Response by poster: Smackfu, I hadn't notice the flashing dot there, but I took mrbill's advice and the problem immediately went away. Could just be a coincidence, but we shall see. Thanks, all!
posted by psmealey at 12:46 PM on May 12, 2005


Are you sure it's not just an internal cooling fan in the drive? Has the drive always done this, or did it just start when you installed Tiger?
posted by alms at 1:35 PM on May 12, 2005


As a side note: Spotlight sucks. What horrible execution.
posted by xmutex at 2:08 PM on May 12, 2005


xmutex: I politely disagree. I love it. Very helpful.
posted by papercake at 2:28 PM on May 12, 2005


My LaCie 160 makes noise even when I'm not accessing it. After a certain time period (I've never timed it) it shuts itself down and is quiet. If I umount the drive the sound ceases instantaneously.

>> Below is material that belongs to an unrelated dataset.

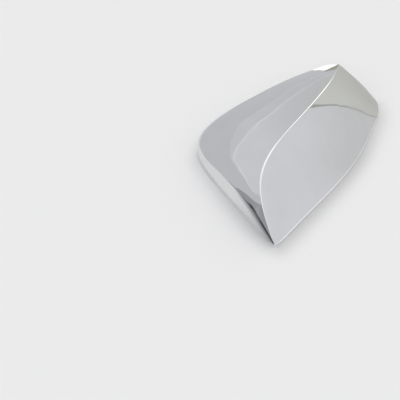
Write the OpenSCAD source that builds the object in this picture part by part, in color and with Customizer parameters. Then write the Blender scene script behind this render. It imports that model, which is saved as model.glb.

If you unmount yours, what happens?
posted by dobbs at 3:49 PM on May 12, 2005


Also, psmealey, if you don't mind me asking, did you get a good price on the 500 and if so, from where? I'm thinking of upgrading. Thanks!
posted by dobbs at 3:51 PM on May 12, 2005


Response by poster: dobbs, before I "hid" the LaCie from Spotlight, if I unmounted the drive it would go silent, but as soon as engaged it again, it would demonstrate the same behavior. Didn't sound like cooling fan at all, it definitely sounded like the disk spinning. The reason I got a bit worried is that I had another LaCie disk (the 175 GB model) hard crash on me a while back (unrecoverable: very, very bad), and it pretty much showed the same behavior that I described earlier today. At any rate, I did what mrbill said, and it its disk is now spinning only when I'm using it.

At any rate, I picked it up on eBay (new) a while back for about $325, if memory serves.
posted by psmealey at 5:27 PM on May 12, 2005


xmutex, I think it's really that mdimport, the indexing part of Spotlight, has some bugs in it. I had Tiger running successfully on two machines for about 8 days before mdimport decided to start hammering the CPU on my work 800MHz iMac--for about 48 hours straight! I finally killed the process, and the machine's been fine since then. I don't specifically know that this has been addressed in the supposedly forthcoming 10.4.1, but I'm guessing it probably has.
posted by kimota at 5:43 PM on May 12, 2005


As an aside, I think all hard drives are always spinning all the time, whether they're reading data or not, so you'll always hear a slight noise. The actual 'chugging-away' noise when you access the disk is the read-write heads moving around.

You can tell Mac OS X to completely shut down hard drives while they're not in use. Go to

System Preferences -> Energy Saver -> Custom -> Sleep

and tick "Put the hard disk(s) to sleep when possible."